9. The method according to claim 8, wherein the liquid supply openings that are supplied with the high-pressure fluid and the liquid supply opening that is not supplied with the high-pressure fluid alternate with each other.

10. The method according to claim 8, wherein the at least one groove comprises a plurality of grooves extending from the two outermost liquid supply openings of the liquid supply openings.

11. The method according to claim 8, wherein the at least one groove extends only from one outermost liquid supply opening of the liquid supply openings and extends to a position where the groove is superposed on the other outermost liquid supply opening in the extending direction.

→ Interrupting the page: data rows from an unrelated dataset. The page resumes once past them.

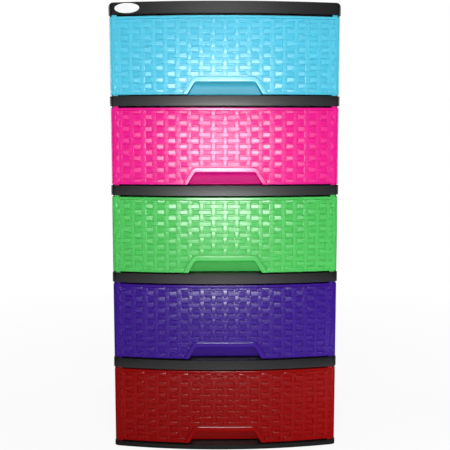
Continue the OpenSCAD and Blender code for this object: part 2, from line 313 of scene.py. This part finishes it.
def bendPoint(s, z, inner=False):
    # from the flat pattern to the bowed front; the inner side is plain
    height = front["height"]
    if inner:
        level = min(max(z, front["plate"]), height - front["plate"])
        x, y = outlinePoint(s, front["inset"] + front["wall"] + bulgeInset(level) * endFade(s))
    else:
        level = min(max(z, 0.0), height)
        x, y = outlinePoint(s, front["inset"] + bulgeInset(level) * endFade(s) + edgeInset(level)
                            + reliefInset(s, level))
    if z < 0 or z > height:  # the plates reach straight back
        back = front["footBack"] if z < 0 else front["plateBack"]
        if abs(x) > front["returnIn"] - tiny:
            x = math.copysign(front["returnIn"], x)
            y = min(max(y, back), front["returnBack"])
        else:
            y = back
    return Vector((x, y, level))


def endFade(s):
    # the front is straight up and down at its ends
    return min(max((bowLength + cornerLength - abs(s)) / front["endFade"], 0.0), 1.0)


def cutAlong(bm, path):
    # cuts the flat pattern along a line of points
    for a, b in zip(path, path[1:]):
        a, b = Vector((*a, 0)), Vector((*b, 0))
        middle, reach = (a + b) / 2, (b - a).length / 2 + cutReach
        near = [f for f in bm.faces if (f.calc_center_median() - middle).length < reach]
        geom = list({v for f in near for v in f.verts}) + list({e for f in near for e in f.edges}) + near
        normal = (b - a).cross(Vector((0, 0, 1))).normalized()
        bmesh.ops.bisect_plane(bm, geom=geom, dist=1e-6, plane_co=a, plane_no=normal)


def layGrid(bm, lines, rows, level):
    # a flat grid with its lines where they are asked for
    made = bmesh.ops.create_grid(bm, x_segments=len(lines) - 1, y_segments=len(rows) - 1, size=0.5)["verts"]
    for v in made:
        v.co = Vector((lines[round((v.co.x + 0.5) * (len(lines) - 1))],
                       rows[round((v.co.y + 0.5) * (len(rows) - 1))], level))
    return made


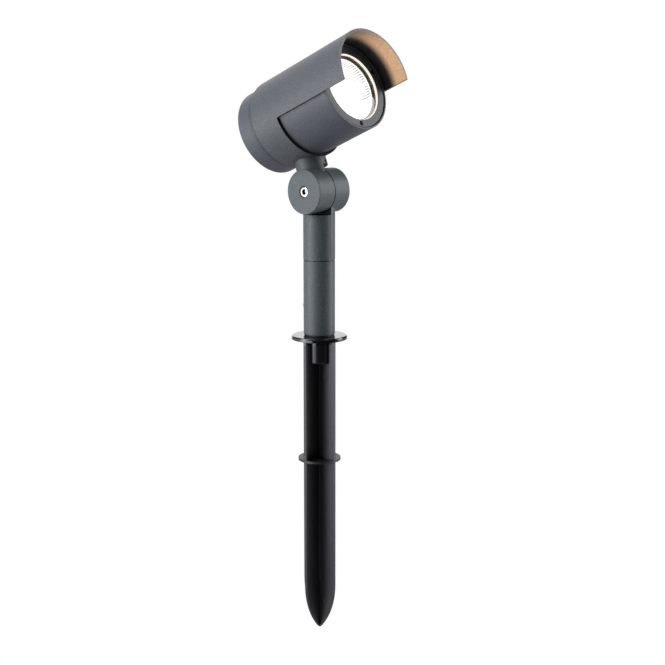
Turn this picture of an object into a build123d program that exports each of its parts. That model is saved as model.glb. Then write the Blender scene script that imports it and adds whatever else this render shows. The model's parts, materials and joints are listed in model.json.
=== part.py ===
from build123d import *
import os
from math import cos, radians, sin

# Garden spike spotlight, in millimetres.
# Origin: centre of the underside of the ground flange. +Z is up, +X is the way the lamp aims,
# and the socket screw of the tilting knuckle faces -Y.

# Overall layout
pivot_height = 126.0
aim_angle = 22.5
neck_length = 6.45
seam_height = 68.0
seat_gap = 0.05
running_gap = 0.05
loose_gap = 0.3
edge_ease = 0.5
screw_tip_gap = 0.6
position_tolerance = 0.01
overlap = 1.0

# Stem and knuckle
stem_radius = 13.5
lower_tube_radius = 13.4
lug_radius = 18.65
front_lug_width = 18.5
rear_lug_width = 17.8
lug_gap = 0.5
ledge_gap = 0.7
lug_chamfer = 0.6
chamber_radius = 11.2
chamber_depth = 7.5
post_radius = 5.6
channel_radius = 3.4
channel_shift = 4.6
stem_bore = 10.5
stem_bore_depth = 30.0

# Pivot screw, its washers and the insert it is driven into
bolt_radius = 2.5
bolt_length = 22.0
bolt_head_radius = 4.25
bolt_head_height = 5.0
bolt_head_inset = 0.5
bolt_hex = 4.0
bolt_hex_depth = 2.6
counterbore_radius = 4.9
spring_washer_radius = 4.2
spring_washer_thickness = 1.1
insert_radius = 4.0
insert_length = 10.0
friction_inner = 12.6
friction_outer = 17.2
friction_recess = 0.6

# Swivel between the two tubes
thrust_thickness = 0.8
thrust_step = 0.5
spigot_above = 17.0
spigot_below = 16.0
spigot_bore = 7.0
running_length = 12.0
lower_bore = 11.0
clip_thickness = 1.1
clip_depth = 1.2
clip_mouth = 70.0
o_ring_thickness = 1.24
o_ring_drop = 5.0

# Foot of the stem
base_washer_thickness = 1.2
base_washer_step = 0.6
plug_length = 12.0
stud_radius = 5.0
stud_above = 10.0
stud_below = 16.0
grommet_height = 28.0
grommet_radius = 5.4
grommet_neck = 4.0
grommet_bore = 2.6
grommet_face = 1.6
grommet_flat = 1.0

# Ground spike
flange_radius = 23.7
flange_thickness = 3.2
flange_round = 1.2
fin_reach = 17.8
fin_thickness = 2.3
fin_shoulder = 218.0
spike_length = 261.0
tip_radius = 1.2
core_radius = 1.9
ring_radius = 18.3
ring_depth = 104.8
ring_thickness = 2.0
boss_radius = 11.8
boss_length = 20.5
boss_chamfer = 1.2

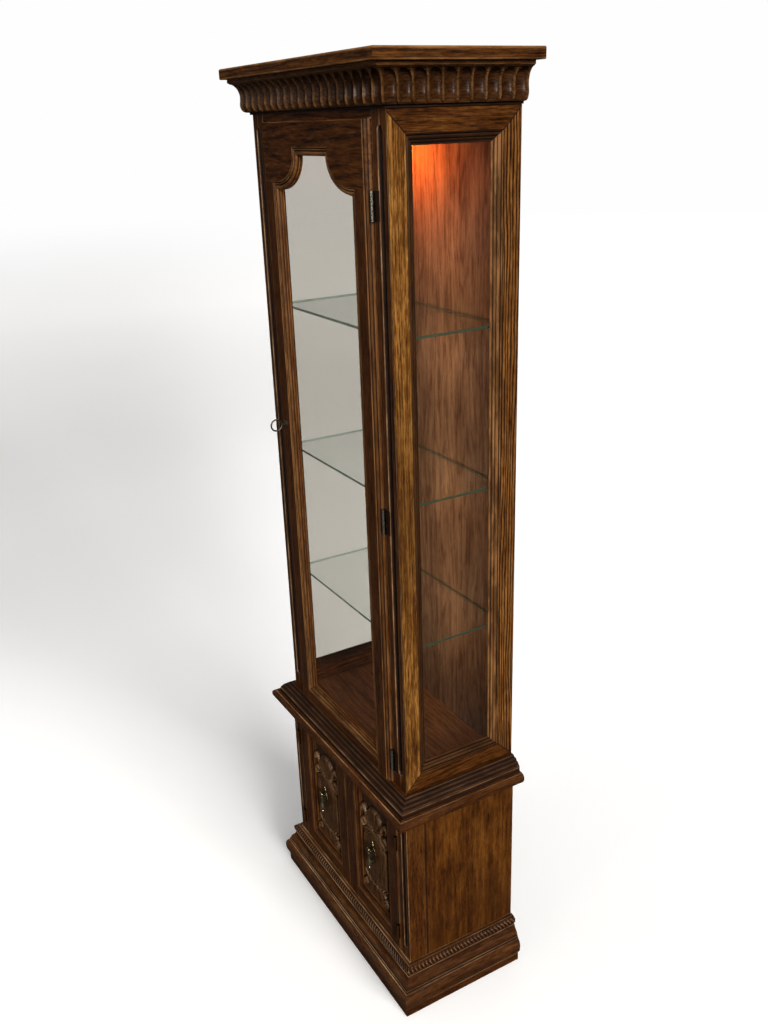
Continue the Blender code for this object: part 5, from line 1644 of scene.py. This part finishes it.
def build_lights(floor):
    window("window_right", floor, power=2.35, towards=(-1.0, 0.30, -0.44), floor_only=False)
    window("window_floor_a", floor, power=3.6, towards=(-1.0, -0.17, -0.28), floor_only=True)
    window("window_floor_b", floor, power=3.4, towards=(-1.0, 0.09, -0.28), floor_only=True)
    area("key_right", place=(3.4, -0.9, 2.9), aim=(0.2, 0.0, 1.2), size=(1.0, 1.6), power=30,
         colour=(1.0, 0.93, 0.82))
    area("fill_front", place=(-1.0, -3.4, 2.3), aim=(0.0, 0.0, 1.0), size=(1.4, 1.8), power=11,
         colour=(1.0, 0.95, 0.88))
    area("strip_front", place=(0.9, -2.6, 1.9), aim=(0.0, 0.0, 1.1), size=(0.18, 2.2), power=7,
         colour=(1.0, 0.95, 0.88))
    area("over", place=(0.2, -0.4, 4.2), aim=(0, 0, 0), size=(2.4, 2.4), power=22)
    area("rear", place=(-2.2, 3.2, 2.6), aim=(0, 0, 1.0), size=(2.0, 2.0), power=16)

    # the lamp shines down and back from just under its bulb
    lo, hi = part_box("lamp_bulb")
    x, y, z = (lo.x + hi.x) / 2, (lo.y + hi.y) / 2, lo.z
    place = (x, y, z - 0.018)
    lamp = glow_light("case_lamp", "SPOT", place=place, power=5.4,
                      colour=(1.0, 0.240, 0.048), size=0.014)
    lamp.data.spot_size = math.radians(176.0)
    lamp.data.spot_blend = 1.0
    point_along(lamp, Vector((x + 0.06, y + 0.20, z - 0.09)) - Vector(place))
    for k, (z, power) in enumerate(((1.64, 0.901), (1.40, 0.901), (1.12, 0.901), (0.84, 0.848))):
        glow_light(f"case_glow_{k}", "POINT", place=(0.05, 0.00, z), power=power,
                   colour=(1.0, 0.79, 0.60), size=0.05)


def build_camera():
    data = bpy.data.cameras.new("camera")
    data.sensor_width = 36.0
    data.lens = 34.7805
    data.clip_start, data.clip_end = 0.05, 200.0
    camera = bpy.data.objects.new("camera", data)
    # columns: the camera's right, up and backward directions, then its place
    camera.matrix_world = Matrix((
        (0.5042830816, -0.3030681541, 0.8086072657, 1.7145124),
        (0.8628966349, 0.2131171426, -0.4582598971, -0.9695071),
        (-0.0334384368, 0.9288339127, 0.3689860759, 1.8571483),
        (0.0, 0.0, 0.0, 1.0)))
    SCENE.collection.objects.link(camera)
    SCENE.camera = camera


# =============================================================================
# Build
# =============================================================================
build_crown()
build_waist()
build_plinth()
for side, tag in SIDES:
    build_side_frame(side, tag)
for side, tag in SIDES:
    build_corner_stiles(side, tag)
build_top_board()
build_door_frame()
build_door_head()
build_door_moulding()
for side, tag in SIDES:
    build_base_door(side, tag)
for side, tag in SIDES:
    build_base_side(side, tag)
dress_kept_pieces()
for side, tag in SIDES:
    build_pull(side, tag)
build_shelf_pins()
studio_floor = build_floor()
build_world()
build_lights(studio_floor)
build_camera()
SCENE.view_settings.view_transform = "Standard"
SCENE.view_settings.look = "None"
SCENE.cycles.transparent_max_bounces = 24
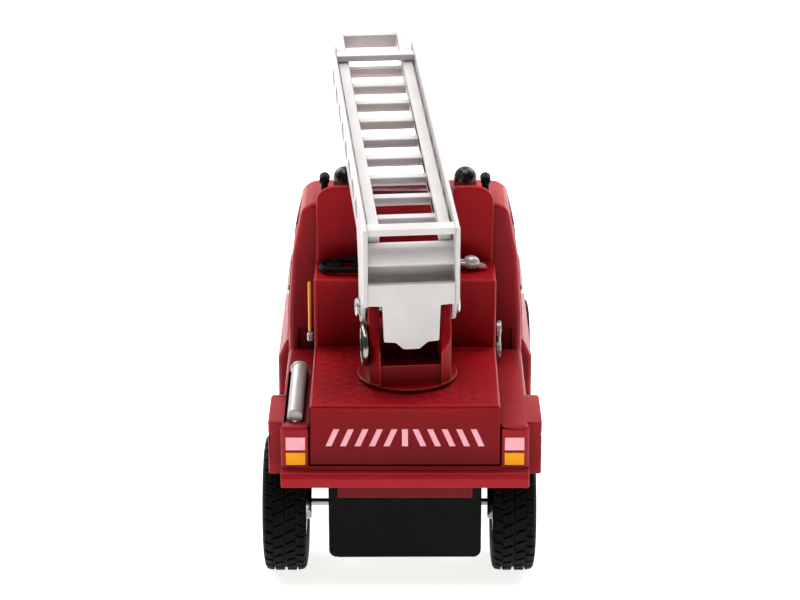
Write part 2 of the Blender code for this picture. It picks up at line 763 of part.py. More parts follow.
def gear_outline(teeth, phase):
    """Straight-flanked teeth with generous backlash; a tooth points along the phase angle."""
    pitch_radius = GEAR_MODULE * teeth / 2
    tip, root = pitch_radius + 0.62, pitch_radius - 1.1
    step = 2 * math.pi / teeth
    points = []
    for tooth in range(teeth):
        middle = phase + tooth * step
        for radius, width in ((root, -0.30), (tip, -0.13), (tip, 0.13), (root, 0.30)):
            angle = middle + width * step
            points.append((radius * math.cos(angle), radius * math.sin(angle)))
    return points


def shaft_direction():
    """The angle of the line from the rear axle to the spring shaft, in the (y, z) plane."""
    run = math.sqrt(GEAR_CENTRES**2 - GEAR_RISE**2)
    return math.atan2(GEAR_RISE, -run), run


def make_motor(rear_spin):
    """The pull-back motor: two case halves, a pinion on the axle, the spring gear and its mainspring."""
    line, run = shaft_direction()
    shaft_y, shaft_z = y_at(REAR_AXLE + run), TYRE_RADIUS + GEAR_RISE
    split = TYRE_RADIUS
    inner = MOTOR_HALF - 1.2
    rear, front = y_at(MOTOR_REAR), y_at(MOTOR_FRONT)
    for name, low, high, floor, roof in (
        ("motor_case_lower", MOTOR_BOTTOM, split - 0.2, MOTOR_BOTTOM + 1.0, split + OVER),
        ("motor_case_upper", split + 0.2, MOTOR_TOP, split - OVER, MOTOR_TOP - 1.0),
    ):
        case = box((-MOTOR_HALF, front, low), (MOTOR_HALF, rear, high))
        cut(case, box((-inner, front + 1.2, floor), (inner, rear - 1.2, roof)))
        cut(case, cylinder(AXLE_RADIUS + 0.45, -20, 20, "X", (y_at(REAR_AXLE), TYRE_RADIUS), 16))
        if name.endswith("upper"):
            cut(case, cylinder(SHAFT_RADIUS + GAP, -20, 20, "X", (shaft_y, shaft_z), 16))
        part(case, name, "grey_plastic")
    low, high = GEAR_X - GEAR_WIDTH / 2, GEAR_X + GEAR_WIDTH / 2
    bore = arc((0, 0), BORE, 0, 330, 11)
    pinion = prism([gear_outline(PINION_TEETH, line), bore], low - FLOAT, high - FLOAT, "X")
    part(pinion, "motor_pinion", "brass", rear_spin)
    spin = axis_empty("spring_gear_spin", (0, shaft_y, shaft_z))
    half_step = math.pi / GEAR_TEETH
    hole = arc((0, 0), SHAFT_RADIUS + GAP, 0, 330, 11)
    gear = prism([gear_outline(GEAR_TEETH, line + math.pi + half_step), hole], low, high, "X")
    part(gear, "spring_gear", "brass", spin)
    part(cylinder(SHAFT_RADIUS, -MOTOR_HALF + 0.1, MOTOR_HALF - 0.1, "X", (0, 0), 16), "spring_shaft", "steel", spin)
    spring = prism([spiral_outline(1.9, 5.9, 3.25, 0.4)], -7.5, 2.5, "X")
    spring.data.transform(Matrix.Translation((0, shaft_y * MM, shaft_z * MM)))
    part(spring, "mainspring", "steel")


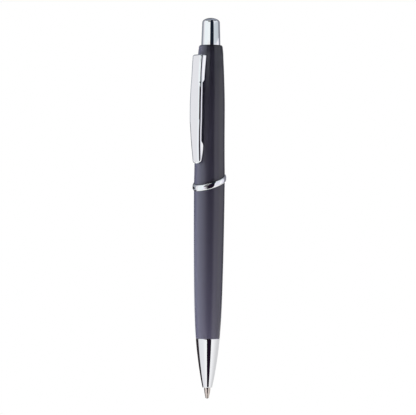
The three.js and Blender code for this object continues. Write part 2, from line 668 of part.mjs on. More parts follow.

12. The method according to claim 8, wherein the at least one groove has a depth from a main surface of the substrate, and the depth of the groove is smaller than a depth of the liquid supply openings from the main surface.

13. The method according to claim 12, wherein the depth of the groove is less than or equal to one tenth of the depth of the liquid supply openings.

14. The method according to claim 8, wherein the at least one groove has a width in a direction orthogonal to a longitudinal direction of the groove, the liquid supply openings have a width in a direction orthogonal to a longitudinal direction of the liquid supply openings, and the width of the groove is smaller than the width of the liquid supply openings.

15. The method according to claim 14, wherein the width of the groove is less than or equal to one half of the width of the liquid supply openings.